Cha-ching! The officer handed my license and registration back.
“Please be mindful of the speed limit and be safe this weekend, si
r,” he said. “And enjoy your party. Happy Independence Day.”
“Oh, you have a happy July Fourth, too, sir!” Lex waved from her seat.
I rolled up the windows and stared at her in astonishment.
“What the fuck was that?” I said, grinning. “Where did you learn to talk like that?”
“I don’t know what you’re talking about,” she said, thickening her accent even more. “I just think gettin’ pulled over was bad karma and we don’t need it.
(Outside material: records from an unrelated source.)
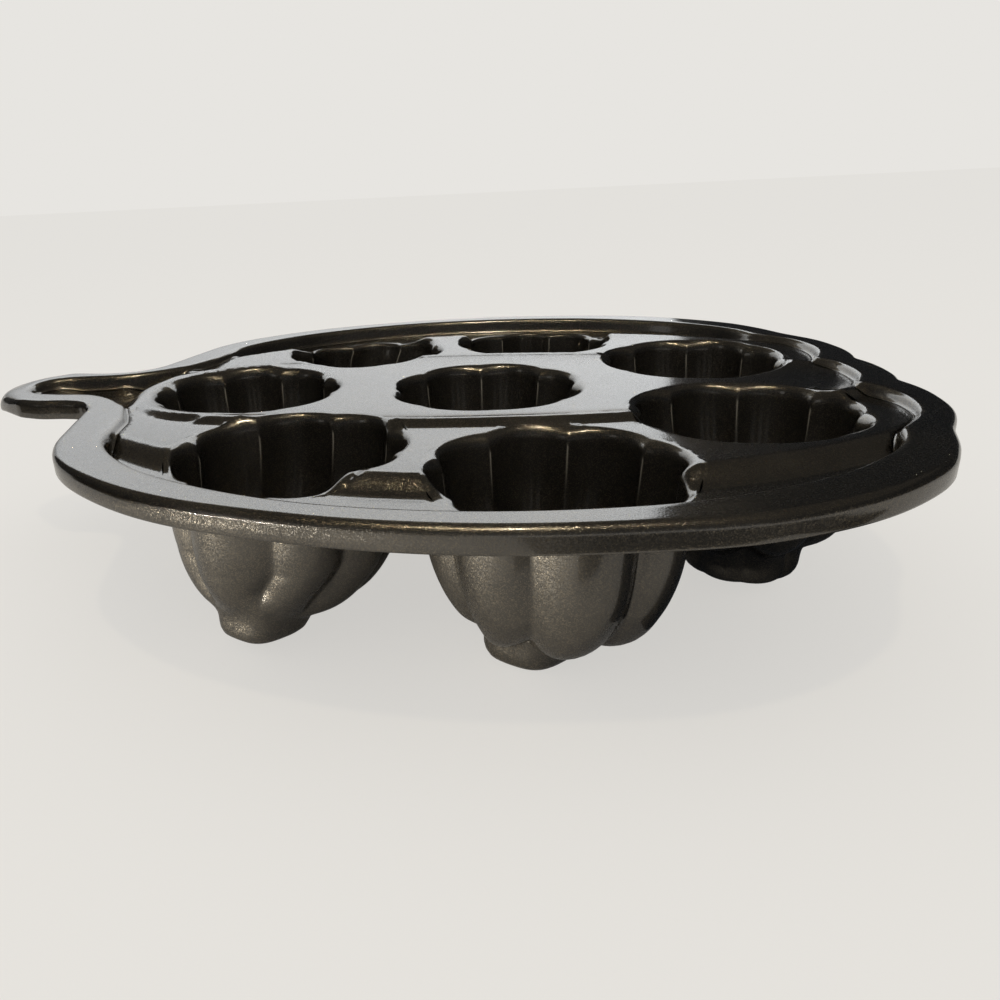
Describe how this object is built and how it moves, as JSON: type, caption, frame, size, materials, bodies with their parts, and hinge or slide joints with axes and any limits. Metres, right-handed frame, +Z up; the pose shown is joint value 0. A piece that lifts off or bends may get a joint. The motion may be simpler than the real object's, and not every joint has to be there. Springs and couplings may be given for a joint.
{
  "type": "cakelet pan",
  "caption": "One-piece cast baking pan shaped like a ribbed pumpkin, with fluted cups and a stem for its handle.",
  "frame": {"origin": "on the resting plane, under the middle of the pan's bounding box", "axes": "+X away from the stem handle, towards the blossom end, +Z up out of the cups"},
  "size_m": [0.3498, 0.293, 0.0639],
  "materials": {
    "non_stick_cast": "cast, dark bronze-grey non-stick coating with a fine metallic sparkle, satin"
  },
  "bodies": {
    "root": {"rim_flange": "non_stick_cast", "recess_wall": "non_stick_cast", "handle": "non_stick_cast", "handle_cove": "non_stick_cast", "deck_rib_center": "non_stick_cast", "deck_rib_back": "non_stick_cast", "deck_rib_front": "non_stick_cast", "deck_rib_back_outer": "non_stick_cast", "deck_rib_front_outer": "non_stick_cast", "deck_tab_back": "non_stick_cast", "deck_tab_front": "non_stick_cast", "cup_center": "non_stick_cast", "cup_stem_side": "non_stick_cast", "cup_front_left": "non_stick_cast", "cup_front": "non_stick_cast", "cup_right_front": "non_stick_cast", "cup_right_back": "non_stick_cast", "cup_back": "non_stick_cast", "cup_back_left": "non_stick_cast", "foot_center": "non_stick_cast", "foot_stem_side": "non_stick_cast", "stem_end_front_left": "non_stick_cast", "stem_end_front": "non_stick_cast", "foot_right_front": "non_stick_cast", "foot_right_back": "non_stick_cast", "stem_end_back": "non_stick_cast", "stem_end_back_left": "non_stick_cast"}
  },
  "joints": []
}
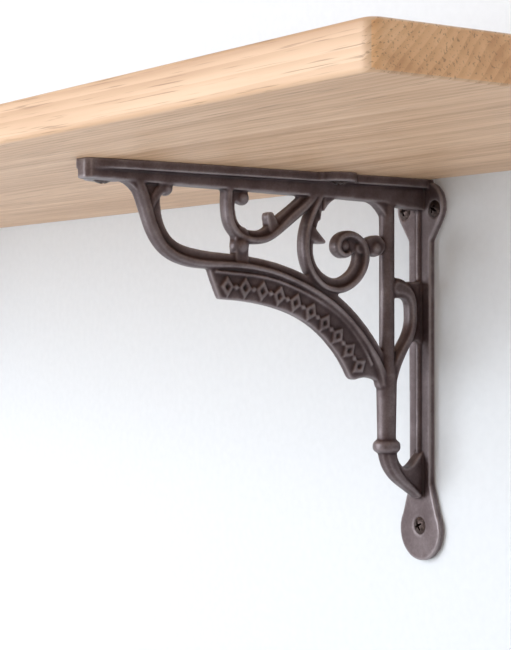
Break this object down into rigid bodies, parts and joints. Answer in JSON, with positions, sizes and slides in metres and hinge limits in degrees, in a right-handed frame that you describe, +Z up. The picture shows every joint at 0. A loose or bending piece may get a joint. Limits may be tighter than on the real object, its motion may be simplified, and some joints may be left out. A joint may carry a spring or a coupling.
{
  "type": "wall shelf",
  "caption": "Oak plank shelf carried on scrolled cast-iron wall brackets, fixed with countersunk screws and wall plugs.",
  "frame": {"origin": "on the wall face, at the level of the board's underside, half-way along the board", "axes": "+X along the wall, to the right as seen from the room; +Y into the wall; +Z up"},
  "size_m": [1.2, 0.3085, 0.221],
  "materials": {
    "oak": "oiled solid oak, satin",
    "cast_iron": "dark antiqued cast iron, waxed",
    "screw_steel": "dark bronzed steel",
    "plug_nylon": "moulded nylon"
  },
  "bodies": {
    "root": {"board": "oak", "bracket_left": "cast_iron", "wall_screw_left_upper_left": "screw_steel", "wall_plug_left_upper_left": "plug_nylon", "wall_screw_left_upper_right": "screw_steel", "wall_plug_left_upper_right": "plug_nylon", "wall_screw_left_lower": "screw_steel", "wall_plug_left_lower": "plug_nylon", "board_screw_left_rear": "screw_steel", "board_screw_left_front": "screw_steel", "bracket_right": "cast_iron", "wall_screw_right_upper_left": "screw_steel", "wall_plug_right_upper_left": "plug_nylon", "wall_screw_right_upper_right": "screw_steel", "wall_plug_right_upper_right": "plug_nylon", "wall_screw_right_lower": "screw_steel", "wall_plug_right_lower": "plug_nylon", "board_screw_right_rear": "screw_steel", "board_screw_right_front": "screw_steel"}
  },
  "joints": []
}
Say it with me, Seth: baaayd karema.”
“Baaayd kaaare-ma.” I snorted, and she burst out laughing.
“That was Oscar-worthy, Lex.”
“Oh my God, I don’t remember the last time I laughed that hard,” she said. “It’s so good to be home.”
I pulled back onto the highway. “Need I remind you that you’re on the Taconic Parkway in Bumblefuck, New York?”
“No,” she said. “This definitely feels like home.”
I wondered what she meant by that. I parsed her words for the next two miles as I stared out at the rolling green mountains in the distance and she checked email on her phone. A sign for food broke my concentration and I declared that it was time for a pit stop. I pulled over to a restaurant on the side of the road with DINER spelled out in red capital letters over the roof. I parked and immediately unlocked the door to stretch my legs. Ever since I started working out, I haven’t been able to take a long drive or a flight without the urge to flex and move—something I rarely craved back in my couch-potato days. I got out and did a few deep knee bends. When my cell phone dinged in the cup holder, Lex brought it out to me. “Text,” she said.
She glanced at the phone, and her brow furrowed. I took it from her and saw the words she must have seen. They were from Nolan:
We need that surgical referral ASAP. Please send. Thanks.
Shit, I thought.
Lex stood with her hand on her hip, awaiting an explanation.
“It’s Nolan,” I finally said. “He fell off his bike training for the NYC triathlon and broke his collarbone.”
“Yeah, I heard about that. Bec told me about his accident. She always said he was a klutz.”